Miércoles, 7 de febrero de 1917
ALFRED POLLARD ENCUENTRA UNA TRINCHERA LLENA DE MUERTOS
EN LAS AFUERAS DE GRANDCOURT
Por una vez vacila ante una misión. Primero porque acaba de regresar de una; bueno, ni siquiera eso. El coronel le está esperando impaciente junto al borde del parapeto, y Pollard no alcanza ni a descender cuando el anciano señor ya le está diciendo que tiene que volver a salir. Son entonces alrededor de la una de la noche. La orden consiste en guiar a una patrulla al pueblo de Grandcourt, «cueste lo que cueste». Dos veces repite el coronel la ominosa frase «cueste lo que cueste». Así, Pollard comprende que el asunto es importante. La fuerza aérea ha informado de que los alemanes han abandonado la posición, y el coronel quiere que su regimiento sea el primero en tomar el pueblo desierto. (Una cuestión de prestigio). En segundo lugar, Pollard vacila porque no sabe cómo llegar hasta allí. Entre su posición y Grandcourt se extienden las aguas del Ancre. Le pregunta al coronel cómo ha pensado que deben cruzar el río; por toda respuesta obtiene un escueto: «Eso se lo dejo a usted, Pollard».
Hay luna llena, hace frío. El suelo está cubierto de nieve. Pollard y los cuatro hombres de la patrulla descienden por una cuesta. Llegan a una trinchera abandonada. Abandonada, sí; vacía, no. Resulta estar llena de los cuerpos de los soldados británicos de otra división, y al ver los cadáveres rígidos, salpicados de nieve de sus compatriotas, le viene a la mente que alguien le contó algo sobre un pelotón de una posición avanzada que hace muy poco se vio sorprendido por una incursión nocturna alemana y fue aniquilado con bayoneta. Hasta el último hombre. Sí, lo oyó contar pero después lo olvidó. Corren tantas historias sobre unidades aniquiladas y pelotones desaparecidos…
Cuando poco después siguen avanzando en dirección al río Pollard recuerda la primera vez que vio una trinchera llena de muertos. Fue durante su primer asalto, ese día caluroso de junio de 1915 en Hooge. Por aquel entonces:
… yo no era más que un niño que contemplaba la vida con esperanzado optimismo y veía la guerra como una aventura interesante. Cuando ese día descubrí los cuerpos de los hunos muertos por el fuego de nuestras granadas me invadió la compasión por esos hombres cuyas vidas habían sido segadas en el momento de su máximo vigor. En cambio, ahora yo era un hombre y sabía que pasarían años antes de que terminara la guerra. Y miraba una trinchera llena de cuerpos sin sentir nada en absoluto. Ni lástima ni temor a que yo también pudiera estar muerto pronto; ni siquiera rabia contra los hombres que los habían matado. Realmente no sentía nada. Yo tan solo era una máquina que intentaba cumplir con su deber lo mejor posible.

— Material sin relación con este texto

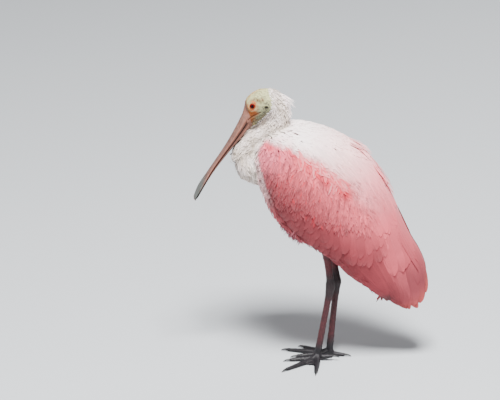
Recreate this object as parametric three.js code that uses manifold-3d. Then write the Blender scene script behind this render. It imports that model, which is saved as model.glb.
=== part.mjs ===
// A roseate spoonbill at rest, life size, in millimetres with +Z up.
// The bird faces -Y, its left side is +X, the floor is Z = 0 and the origin is under the middle of its box.
// It stands on both legs with its neck drawn in and its bill pointing down, and it is a still model.
import * as THREE from "three";
import { mergeVertices } from "three/addons/utils/BufferGeometryUtils.js";
import Module from "manifold-3d";

const wasm = await Module();
wasm.setup();

// Driving dimensions.
const GAP = 0.3; // clearance between pieces that touch
const BODY_ORIGIN = { y: 0, z: 280 }; // a point on the body's long axis
const BODY_PITCH = 46.2; // degrees that the body's long axis slopes down towards the tail
const BILL_LENGTH = 171;
const BILL_GAPE = 0.9; // the slit that shows between the closed mandibles
const SPOON_HALF_WIDTH = 22.5;
const EYE_RADIUS = 6;
const EYE_CENTRE = [11.2, -90.5, 422.5];
const MANTLE_HALF_WIDTH = 25; // from the midline to the scapulars
const TARSUS_RADIUS = 4.6;
const TOE_RADIUS = 3.6;
const SOLE_SINK = 0.7; // how much of each toe the floor flattens
const WEB_THICKNESS = 1.2;
const CLAW_LENGTH = 11;

// Colours, roughness and metalness of each part.
const FINISHES = {
  white_feather: [0xf1e9e2, 0.9],
  pale_feather: [0xf2d5d2, 0.9],
  pink_feather: [0xe39aa0, 0.85],
  deep_feather: [0xd97f86, 0.85],
  face_skin: [0xcfd3ab, 0.65],
  bill: [0x9c7f76, 0.5],
  leg: [0x5a2527, 0.6],
  foot: [0x2c2628, 0.65],
  claw: [0x1d1a1a, 0.4],
  eye: [0xa81c10, 0.1],
};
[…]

En la blancura de la nieve Pollard descubre las huellas de la tropa alemana que asaltó a los hombres de la trinchera. Resulta ser un golpe de suerte porque le conducen hasta la orilla del río por un cenagal helado. Ahí encuentran un pequeño y desvencijado puente. Revólver en mano se desliza al otro lado, él el primero, como siempre. Reina el silencio. Les hace una señal al resto de la patrulla. Paso a paso se adentran con sigilo en el pueblo nevado. No se oye nada. Los informes son correctos. Los alemanes lo han abandonado.
Ni Pollard ni nadie del bando aliado lo saben todavía, pero esta retirada forma parte de una serie planificada de repliegues por parte de los alemanes cuyo fin es rectificar la línea del frente. Nuevas y bien fortificadas posiciones esperan más allá.